More nested sets of content might be less intellectually driven. Moons with exotic craters and deep valleys heavily fortified for combat enthusiasts. Deep space stations with complex piping and internal areas for the same reasons. And meaningful things to blow up or conquer and hold. Again, stuff to GAME.

Most especially, a way to CRAFT micro-commodities. Seriously. Games without gaming... what is the point?

And as we're eventually going to have space legs we should start to see OUR Commander learning SKILLS like Engineering, not being some dumb-numb moron perpetually dependent on RNGi to get through life.
"A fish is animal that swims in a brook. Can't right his name or read a book..." That's our commanders right now.

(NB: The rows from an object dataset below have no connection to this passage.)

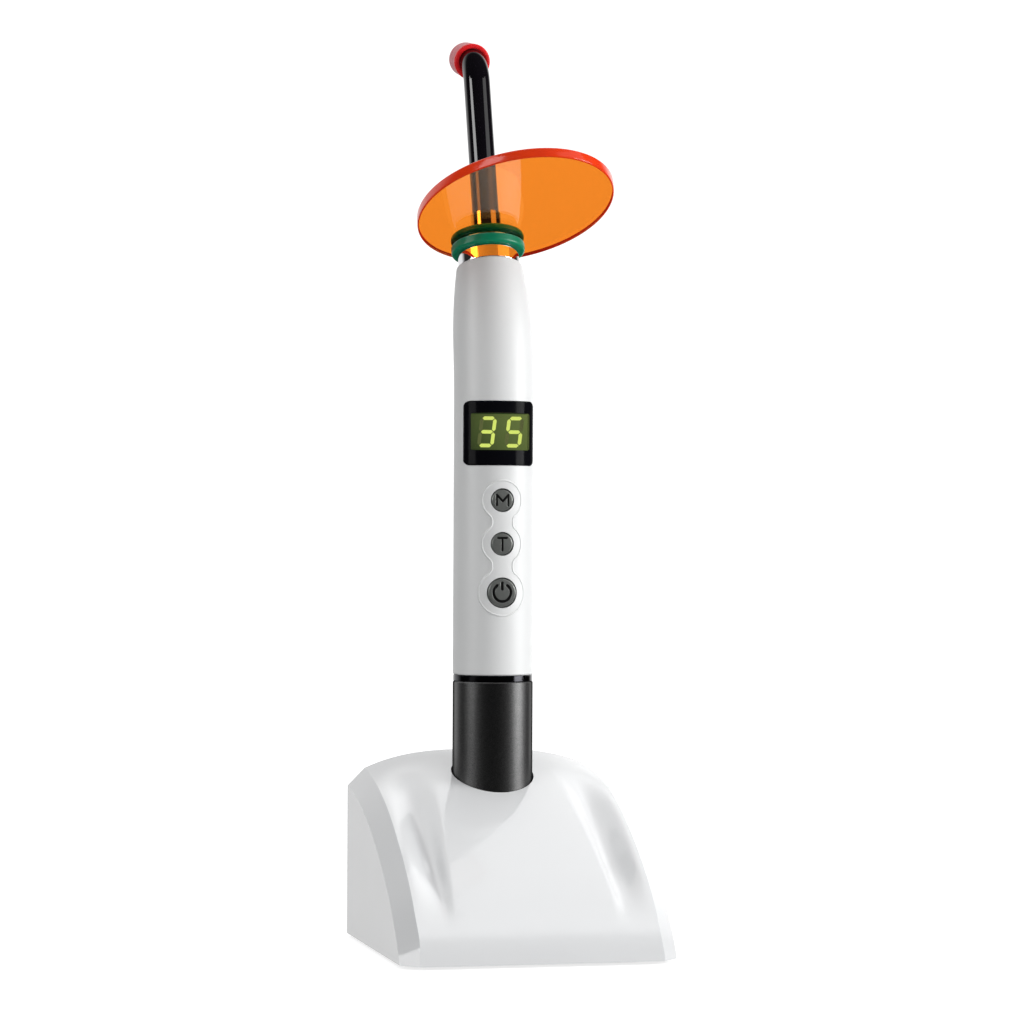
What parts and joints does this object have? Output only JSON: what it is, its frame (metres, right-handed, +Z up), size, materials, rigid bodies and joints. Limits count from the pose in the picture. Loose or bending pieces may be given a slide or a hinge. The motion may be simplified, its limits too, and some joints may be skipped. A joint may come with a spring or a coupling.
{
  "type": "dental curing light",
  "caption": "Cordless pen-shaped dental curing light with display, keypad, angled light guide and tinted oval eye shield, standing in a wedge-shaped charging base.",
  "frame": {"origin": "on the table under the middle of the base's footprint, in the plane of the anti-slip pad", "axes": "+Z up along the handle, -Y towards the front where the display and buttons face, +X to the right seen from the front"},
  "size_m": [0.084, 0.1128, 0.2871],
  "materials": {
    "base_white": "high-gloss moulded ABS",
    "plate_grey": "fine moulded texture",
    "pad_black": "matte rubber sheet",
    "screw_steel": "zinc-plated",
    "ballast_iron": "plain blackened",
    "board_green": "solder mask",
    "part_black": "moulded epoxy",
    "jack_black": "moulded nylon",
    "block_black": "moulded nylon",
    "contact_gold": "gold-flashed",
    "spring_steel": "drawn wire",
    "sleeve_black": "satin black metallic with fine sparkle",
    "cap_black": "moulded",
    "carrier_grey": "moulded",
    "cell_wrap": "heat-shrink film",
    "ring_black": "black mirror plating",
    "handle_white": "satin-gloss moulded ABS",
    "bezel_black": "piano black",
    "window_green": "tinted clear acrylic",
    "display_green": "two-digit light-emitting module",
    "key_grey": "metallic grey, recessed legends",
    "chassis_white": "moulded",
    "insert_metal": "turned",
    "lens_clear": "polished",
    "emitter_yellow": "phosphor dome",
    "oring_black": "nitrile",
    "ferrule_chrome": "mirror polished",
    "guide_black": "black glass cladding, polished",
    "fibre_clear": "fused fibre bundle",
    "grommet_green": "smooth silicone",
    "shield_orange": "clear tinted acrylic, polished edge",
    "tip_red": "translucent silicone"
  },
  "bodies": {
    "charging_base": {"base_shell": "base_white", "base_plate": "plate_grey", "anti_slip_pad": "pad_black", "base_screws": "screw_steel", "ballast_weight": "ballast_iron", "charger_board": "board_green", "charger_parts": "part_black", "dc_jack": "jack_black", "dock_contact_block": "block_black", "pin_springs": "spring_steel"},
    "charge_pins": {"charge_pins": "contact_gold"},
    "battery_pack": {"battery_sleeve": "sleeve_black", "battery_end_cap": "cap_black", "ring_contact": "contact_gold", "centre_contact": "contact_gold", "battery_carrier": "carrier_grey", "protection_board": "board_green", "battery_cell": "cell_wrap", "battery_top_cap": "cap_black", "battery_pole": "contact_gold"},
    "joint_ring": {"joint_ring": "ring_black"},
    "handpiece": {"handle_casing": "handle_white", "display_bezel": "bezel_black", "display_window": "window_green", "digit_display": "display_green", "main_board": "board_green", "tact_switches": "part_black", "board_chips": "part_black", "buzzer": "part_black", "inner_chassis": "chassis_white", "thread_insert": "insert_metal", "handle_contact_block": "block_black", "handle_contact": "contact_gold", "head_socket": "insert_metal", "collimator_lens": "lens_clear", "led_board": "insert_metal", "led_emitter": "emitter_yellow", "heat_sink": "insert_metal"},
    "mode_button": {"mode_button": "key_grey"},
    "time_button": {"time_button": "key_grey"},
    "power_button": {"power_button": "key_grey"},
    "guide_oring": {"guide_oring": "oring_black"},
    "light_guide": {"guide_ferrule": "ferrule_chrome", "guide_sheath": "guide_black", "fibre_core": "fibre_clear"},
    "shield_grommet": {"shield_grommet": "grommet_green"},
    "light_shield": {"light_shield": "shield_orange"},
    "tip_cap": {"tip_cap": "tip_red"}
  },
  "joints": [
    {"name": "pin_press", "type": "slide", "parent": "charging_base", "child": "charge_pins", "axis": [0, 0, -1], "range_m": [0, 0.001], "stiffness_N_per_m": 300, "deforming": ["pin_springs"]},
    {"name": "dock_lift", "type": "slide", "parent": "charging_base", "child": "battery_pack", "axis": [0, 0, 1], "range_m": [0, 0.06]},
    {"name": "thread_advance", "type": "slide", "parent": "battery_pack", "child": "joint_ring", "axis": [0, 0, 1], "range_m": [0, 0.008]},
    {"name": "thread_turn", "type": "hinge", "parent": "joint_ring", "child": "handpiece", "pos_m": [0, 0.0234, 0.09], "axis": [0, 0, 1], "range_deg": [0, 1440]},
    {"name": "mode_press", "type": "slide", "parent": "handpiece", "child": "mode_button", "axis": [0, 1, 0], "range_m": [0, 0.0005], "stiffness_N_per_m": 600},
    {"name": "time_press", "type": "slide", "parent": "handpiece", "child": "time_button", "axis": [0, 1, 0], "range_m": [0, 0.0005], "stiffness_N_per_m": 600},
    {"name": "power_press", "type": "slide", "parent": "handpiece", "child": "power_button", "axis": [0, 1, 0], "range_m": [0, 0.0005], "stiffness_N_per_m": 600},
    {"name": "guide_pull", "type": "slide", "parent": "handpiece", "child": "guide_oring", "axis": [0, 0.2924, 0.9563], "range_m": [0, 0.03]},
    {"name": "guide_turn", "type": "hinge", "parent": "guide_oring", "child": "light_guide", "pos_m": [0, 0.03086, 0.21083], "axis": [0, 0.2924, 0.9563], "continuous": true},
    {"name": "cap_pull", "type": "slide", "parent": "light_guide", "child": "tip_cap", "axis": [0, 0.9744, 0.225], "range_m": [0, 0.014]},
    {"name": "shield_slide", "type": "slide", "parent": "light_guide", "child": "shield_grommet", "axis": [0, 0.2924, 0.9563], "range_m": [0, 0.03]},
    {"name": "shield_turn", "type": "hinge", "parent": "shield_grommet", "child": "light_shield", "pos_m": [0, 0.03086, 0.21083], "axis": [0, 0.2924, 0.9563], "continuous": true}
  ],
  "couplings": [
    {"joint": "thread_advance", "follows": "thread_turn", "m_per_rad": 0.00031831}
  ]
}
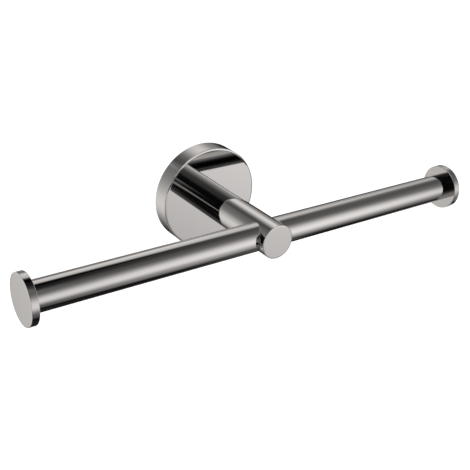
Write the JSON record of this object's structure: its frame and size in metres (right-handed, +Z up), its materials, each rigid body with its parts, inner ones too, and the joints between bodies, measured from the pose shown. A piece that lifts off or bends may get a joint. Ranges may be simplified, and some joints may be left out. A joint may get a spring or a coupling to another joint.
{
  "type": "double toilet roll holder",
  "caption": "Wall-mounted toilet roll holder in mirror chrome: a round rosette carries a straight post with a roll arm to each side, and flat discs close the arms' ends.",
  "frame": {"origin": "centre of the wall plate's back face, in the wall plane", "axes": "+Y into the wall, so the post stands out along -Y; +X along the roll arms to the right as seen by someone facing the wall; +Z up"},
  "size_m": [0.272, 0.0778, 0.06],
  "materials": {
    "wall_plate": "zinc plated, satin",
    "rosette": "mirror",
    "set_screw": "satin",
    "post": "mirror",
    "post_bolt": "satin",
    "post_bolt_washer": "satin",
    "locating_pin": "satin",
    "left_arm": "mirror",
    "left_end_disc": "mirror",
    "left_inner_plug": "machined",
    "left_outer_plug": "machined",
    "left_arm_bolt": "satin",
    "left_arm_washer": "satin",
    "left_end_stud": "satin",
    "right_arm": "mirror",
    "right_end_disc": "mirror",
    "right_inner_plug": "machined",
    "right_outer_plug": "machined",
    "right_arm_bolt": "satin",
    "right_arm_washer": "satin",
    "right_end_stud": "satin"
  },
  "bodies": {
    "wall_bracket": {"wall_plate": "wall_plate"},
    "holder": {"rosette": "rosette", "post": "post", "post_bolt": "post_bolt", "post_bolt_washer": "post_bolt_washer", "locating_pin": "locating_pin", "left_arm": "left_arm", "left_end_disc": "left_end_disc", "left_inner_plug": "left_inner_plug", "left_outer_plug": "left_outer_plug", "left_arm_bolt": "left_arm_bolt", "left_arm_washer": "left_arm_washer", "left_end_stud": "left_end_stud", "right_arm": "right_arm", "right_end_disc": "right_end_disc", "right_inner_plug": "right_inner_plug", "right_outer_plug": "right_outer_plug", "right_arm_bolt": "right_arm_bolt", "right_arm_washer": "right_arm_washer", "right_end_stud": "right_end_stud"},
    "clamp_screw": {"set_screw": "set_screw"}
  },
  "joints": [
    {"name": "holder_lift_off", "type": "slide", "parent": "wall_bracket", "child": "holder", "axis": [0, -1, 0], "range_m": [0, 0.012]},
    {"name": "set_screw_travel", "type": "slide", "parent": "holder", "child": "clamp_screw", "axis": [0, 0, -1], "range_m": [0, 0.003]}
  ]
}
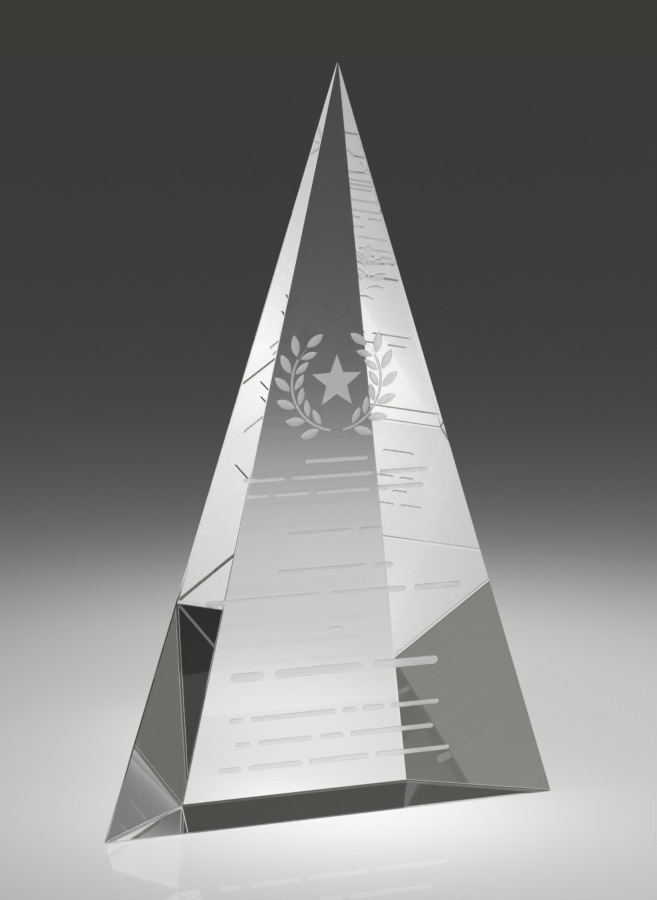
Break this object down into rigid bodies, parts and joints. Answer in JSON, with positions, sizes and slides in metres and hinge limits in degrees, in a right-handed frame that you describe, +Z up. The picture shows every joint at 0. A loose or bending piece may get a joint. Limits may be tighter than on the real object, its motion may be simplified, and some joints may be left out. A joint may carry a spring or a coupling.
{
  "type": "crystal award",
  "caption": "Tall slim faceted pyramid of clear optical crystal for presentation, standing on its flat foot, with a frosted star, laurel sprays and plain bars carved into its upright face.",
  "frame": {"origin": "under the middle of the award, on the surface that it stands on", "axes": "+Z up towards the point; +Y from the upright carved front face to the back; +X to the right of somebody reading the front"},
  "size_m": [0.166, 0.0551, 0.254],
  "materials": {
    "crystal": "clear optical crystal, ground flat and polished, with narrow polished arrises",
    "frost": "sand-blasted crystal, fine white frosting"
  },
  "bodies": {
    "root": {"crystal_body": "crystal", "etched_star": "frost", "etched_laurel_left": "frost", "etched_laurel_right": "frost", "etched_row_01": "frost", "etched_row_02": "frost", "etched_row_03": "frost", "etched_row_04": "frost", "etched_row_05": "frost", "etched_row_06": "frost", "etched_row_07": "frost", "etched_row_08": "frost", "etched_row_09": "frost", "etched_row_10": "frost", "etched_row_11": "frost"}
  },
  "joints": []
}
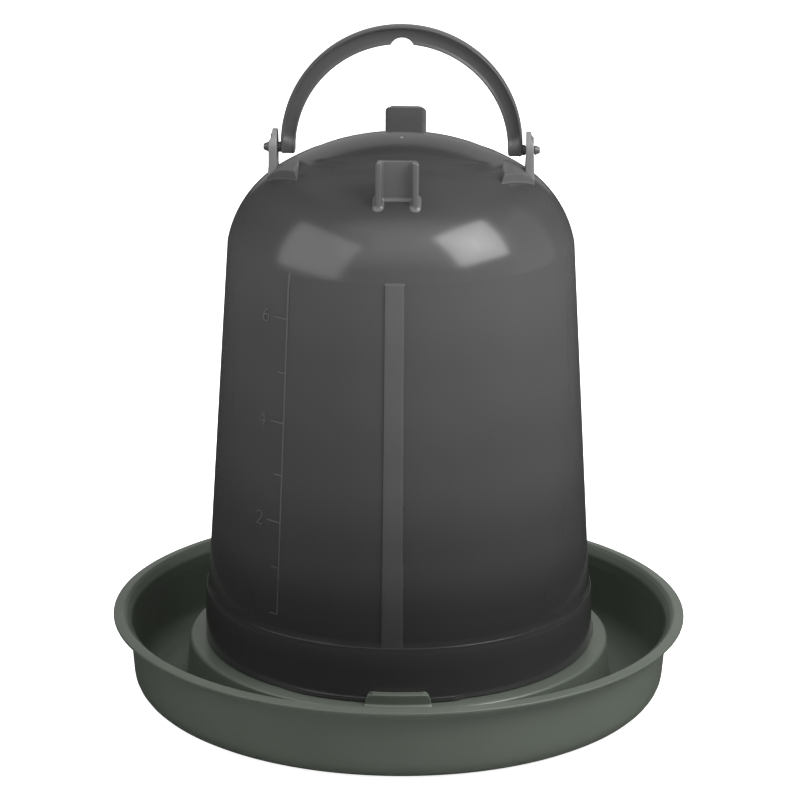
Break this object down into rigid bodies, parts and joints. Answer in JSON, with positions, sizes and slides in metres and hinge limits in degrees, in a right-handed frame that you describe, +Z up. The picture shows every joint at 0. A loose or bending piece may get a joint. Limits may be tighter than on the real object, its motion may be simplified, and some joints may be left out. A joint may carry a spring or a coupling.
{
  "type": "poultry waterer fount",
  "caption": "Gravity poultry drinker: tapered fount with a swinging carrying handle, twist-locked into a round drinking tray with a flared rim.",
  "frame": {"origin": "on the fount's axis, at the plane that the tray rests on", "axes": "+Z up along the fount's axis, -Y to the front (the side of the raised strip), +X to the right"},
  "size_m": [0.34, 0.34, 0.3994],
  "materials": {
    "tray_plastic": "green-grey moulded polypropylene, satin gloss",
    "fount_plastic": "dark grey translucent moulded polypropylene, glossy",
    "handle_plastic": "mid grey moulded polypropylene, satin"
  },
  "bodies": {
    "tray": {"tray_pan": "tray_plastic", "lock_tab_front": "tray_plastic", "lock_tab_rear_right": "tray_plastic", "lock_tab_rear_left": "tray_plastic"},
    "fount": {"fount_shell": "fount_plastic", "bayonet_flange_front": "fount_plastic", "bayonet_flange_rear_right": "fount_plastic", "bayonet_flange_rear_left": "fount_plastic", "foot_lug_front": "fount_plastic", "foot_lug_rear": "fount_plastic", "handle_ear_right": "fount_plastic", "handle_ear_left": "fount_plastic"},
    "handle": {"handle_bow": "handle_plastic", "handle_pin_right": "handle_plastic", "handle_pin_left": "handle_plastic"}
  },
  "joints": [
    {"name": "fount_twist", "type": "hinge", "parent": "tray", "child": "fount", "pos_m": [0, 0, 0.0316], "axis": [0, 0, 1], "range_deg": [-32, 0]},
    {"name": "handle_swing", "type": "hinge", "parent": "fount", "child": "handle", "pos_m": [0, 0, 0.3273], "axis": [0.9995, -0.0332, 0], "range_deg": [-78, 78]}
  ]
}
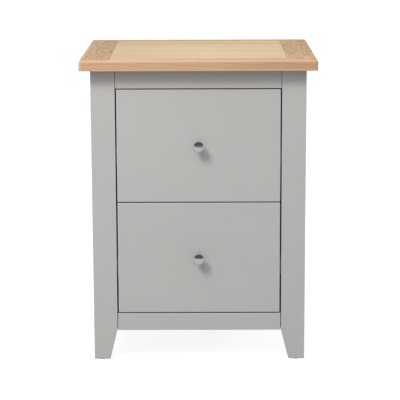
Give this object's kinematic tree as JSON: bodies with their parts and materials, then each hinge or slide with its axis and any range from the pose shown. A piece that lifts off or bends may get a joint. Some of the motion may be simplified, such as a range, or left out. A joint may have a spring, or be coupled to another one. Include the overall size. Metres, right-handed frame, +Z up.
{
  "type": "filing cabinet",
  "caption": "Wooden filing cabinet with an overhanging oak top with cleated ends and a lipped front, a painted post-and-rail body on tapered feet, and file drawers on full-extension slides.",
  "frame": {"origin": "on the floor, under the middle of the top", "axes": "+Z up, +X to the right and -Y to the front, as someone facing the drawers sees it"},
  "size_m": [0.571, 0.5, 0.747],
  "materials": {
    "oak_top": "satin lacquer",
    "painted_wood": "satin grey paint",
    "drawer_timber": "clear sealed",
    "plywood": "sanded",
    "slide_steel": "bright zinc",
    "file_rail_steel": "bright zinc",
    "knob_chrome": "polished",
    "screw_steel": "zinc plated",
    "glide_plastic": "moulded"
  },
  "bodies": {
    "carcass": {"top_lipping_front": "oak_top", "top_board_front": "oak_top", "top_board_middle": "oak_top", "top_board_rear": "oak_top", "top_cleat_left": "oak_top", "top_cleat_right": "oak_top", "post_front_left": "painted_wood", "post_front_right": "painted_wood", "post_rear_left": "painted_wood", "post_rear_right": "painted_wood", "rail_front_top": "painted_wood", "rail_front_bottom": "painted_wood", "rail_rear_top": "painted_wood", "rail_rear_bottom": "painted_wood", "side_rail_top_left": "painted_wood", "side_rail_top_right": "painted_wood", "side_rail_bottom_left": "painted_wood", "side_rail_bottom_right": "painted_wood", "side_panel_left": "painted_wood", "side_panel_right": "painted_wood", "back_panel": "painted_wood", "bottom_panel": "plywood", "runner_batten_lower_left": "drawer_timber", "runner_batten_lower_right": "drawer_timber", "runner_batten_upper_left": "drawer_timber", "runner_batten_upper_right": "drawer_timber", "foot_glide_front_left": "glide_plastic", "foot_glide_front_right": "glide_plastic", "foot_glide_rear_left": "glide_plastic", "foot_glide_rear_right": "glide_plastic", "lower_slide_outer_left": "slide_steel", "lower_slide_outer_right": "slide_steel", "upper_slide_outer_left": "slide_steel", "upper_slide_outer_right": "slide_steel"},
    "lower_slide_middle": {"lower_slide_middle_left": "slide_steel", "lower_slide_middle_right": "slide_steel"},
    "lower_drawer": {"lower_drawer_front": "painted_wood", "lower_drawer_side_left": "drawer_timber", "lower_drawer_side_right": "drawer_timber", "lower_drawer_back": "drawer_timber", "lower_drawer_bottom": "plywood", "lower_file_rail_left": "file_rail_steel", "lower_file_rail_right": "file_rail_steel", "lower_knob": "knob_chrome", "lower_knob_screw": "screw_steel", "lower_slide_inner_left": "slide_steel", "lower_slide_inner_right": "slide_steel"},
    "upper_slide_middle": {"upper_slide_middle_left": "slide_steel", "upper_slide_middle_right": "slide_steel"},
    "upper_drawer": {"upper_drawer_front": "painted_wood", "upper_drawer_side_left": "drawer_timber", "upper_drawer_side_right": "drawer_timber", "upper_drawer_back": "drawer_timber", "upper_drawer_bottom": "plywood", "upper_file_rail_left": "file_rail_steel", "upper_file_rail_right": "file_rail_steel", "upper_knob": "knob_chrome", "upper_knob_screw": "screw_steel", "upper_slide_inner_left": "slide_steel", "upper_slide_inner_right": "slide_steel"}
  },
  "joints": [
    {"name": "lower_drawer_slide", "type": "slide", "parent": "carcass", "child": "lower_drawer", "axis": [0, -1, 0], "range_m": [0, 0.39]},
    {"name": "lower_slide_travel", "type": "slide", "parent": "carcass", "child": "lower_slide_middle", "axis": [0, -1, 0], "range_m": [0, 0.195]},
    {"name": "upper_drawer_slide", "type": "slide", "parent": "carcass", "child": "upper_drawer", "axis": [0, -1, 0], "range_m": [0, 0.39]},
    {"name": "upper_slide_travel", "type": "slide", "parent": "carcass", "child": "upper_slide_middle", "axis": [0, -1, 0], "range_m": [0, 0.195]}
  ],
  "couplings": [
    {"joint": "lower_slide_travel", "follows": "lower_drawer_slide", "ratio": 0.5},
    {"joint": "upper_slide_travel", "follows": "upper_drawer_slide", "ratio": 0.5}
  ]
}
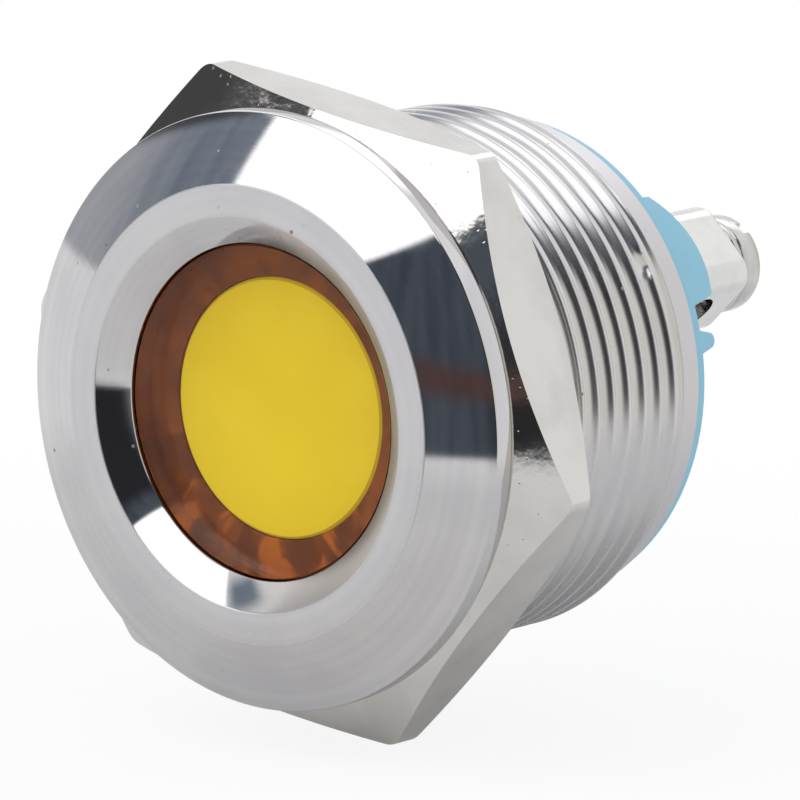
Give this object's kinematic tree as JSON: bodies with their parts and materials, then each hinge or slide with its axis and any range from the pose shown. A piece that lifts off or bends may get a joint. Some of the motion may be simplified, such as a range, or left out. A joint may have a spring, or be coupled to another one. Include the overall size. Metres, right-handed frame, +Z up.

RNGi has served its purpose, but its time-gate ran out of time. The GAME needs development again. Not just new content. Content is like assets. You can add all the assets into the game you want. Including more RNGi. It won't improve the GAME. The GAME is Mining and new ways to do that. The game is Smuggling... and having a reason and reward to do that. The game is Exploration and having something out there to find. The game is our equipment from modules to utilities... and having content that can interact with them. The game is Combat which isn't so RNGi'd it convinces pilots they'll never have enough time in their lives to RNGi enough to combat the other RNGi'd ships. Etc, etc.